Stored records

####

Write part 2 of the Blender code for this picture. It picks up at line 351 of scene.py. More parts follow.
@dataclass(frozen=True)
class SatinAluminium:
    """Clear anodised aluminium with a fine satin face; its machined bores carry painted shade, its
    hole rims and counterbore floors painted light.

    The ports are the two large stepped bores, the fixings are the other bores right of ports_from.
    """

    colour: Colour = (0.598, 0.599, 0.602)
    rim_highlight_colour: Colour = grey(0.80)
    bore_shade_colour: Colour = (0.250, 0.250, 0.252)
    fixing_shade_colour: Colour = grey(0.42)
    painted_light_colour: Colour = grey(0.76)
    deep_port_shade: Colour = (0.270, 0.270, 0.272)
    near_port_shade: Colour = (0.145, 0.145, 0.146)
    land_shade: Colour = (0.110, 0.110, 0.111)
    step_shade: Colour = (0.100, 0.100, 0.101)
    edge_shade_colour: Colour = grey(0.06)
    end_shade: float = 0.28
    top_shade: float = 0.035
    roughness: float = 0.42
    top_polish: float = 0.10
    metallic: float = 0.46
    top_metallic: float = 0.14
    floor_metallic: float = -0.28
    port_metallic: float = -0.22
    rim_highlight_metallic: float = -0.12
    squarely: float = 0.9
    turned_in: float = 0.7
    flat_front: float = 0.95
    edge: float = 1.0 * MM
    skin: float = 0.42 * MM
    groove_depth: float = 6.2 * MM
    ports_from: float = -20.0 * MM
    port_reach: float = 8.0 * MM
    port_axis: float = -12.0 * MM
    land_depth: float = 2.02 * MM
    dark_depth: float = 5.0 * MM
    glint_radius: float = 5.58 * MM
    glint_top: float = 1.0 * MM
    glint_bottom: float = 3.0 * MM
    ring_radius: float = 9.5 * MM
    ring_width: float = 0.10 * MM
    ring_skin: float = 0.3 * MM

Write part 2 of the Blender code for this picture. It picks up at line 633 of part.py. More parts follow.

####

Task directions:
Output the full listing exactly as it stands.

Written response:
Write part 2 of the Blender code for this picture. It picks up at line 351 of scene.py. More parts follow.
@dataclass(frozen=True)
class SatinAluminium:
    """Clear anodised aluminium with a fine satin face; its machined bores carry painted shade, its
    hole rims and counterbore floors painted light.

    The ports are the two large stepped bores, the fixings are the other bores right of ports_from.
    """

    colour: Colour = (0.598, 0.599, 0.602)
    rim_highlight_colour: Colour = grey(0.80)
    bore_shade_colour: Colour = (0.250, 0.250, 0.252)
    fixing_shade_colour: Colour = grey(0.42)
    painted_light_colour: Colour = grey(0.76)
    deep_port_shade: Colour = (0.270, 0.270, 0.272)
    near_port_shade: Colour = (0.145, 0.145, 0.146)
    land_shade: Colour = (0.110, 0.110, 0.111)
    step_shade: Colour = (0.100, 0.100, 0.101)
    edge_shade_colour: Colour = grey(0.06)
    end_shade: float = 0.28
    top_shade: float = 0.035
    roughness: float = 0.42
    top_polish: float = 0.10
    metallic: float = 0.46
    top_metallic: float = 0.14
    floor_metallic: float = -0.28
    port_metallic: float = -0.22
    rim_highlight_metallic: float = -0.12
    squarely: float = 0.9
    turned_in: float = 0.7
    flat_front: float = 0.95
    edge: float = 1.0 * MM
    skin: float = 0.42 * MM
    groove_depth: float = 6.2 * MM
    ports_from: float = -20.0 * MM
    port_reach: float = 8.0 * MM
    port_axis: float = -12.0 * MM
    land_depth: float = 2.02 * MM
    dark_depth: float = 5.0 * MM
    glint_radius: float = 5.58 * MM
    glint_top: float = 1.0 * MM
    glint_bottom: float = 3.0 * MM
    ring_radius: float = 9.5 * MM
    ring_width: float = 0.10 * MM
    ring_skin: float = 0.3 * MM

Write part 2 of the Blender code for this picture. It picks up at line 633 of part.py. More parts follow.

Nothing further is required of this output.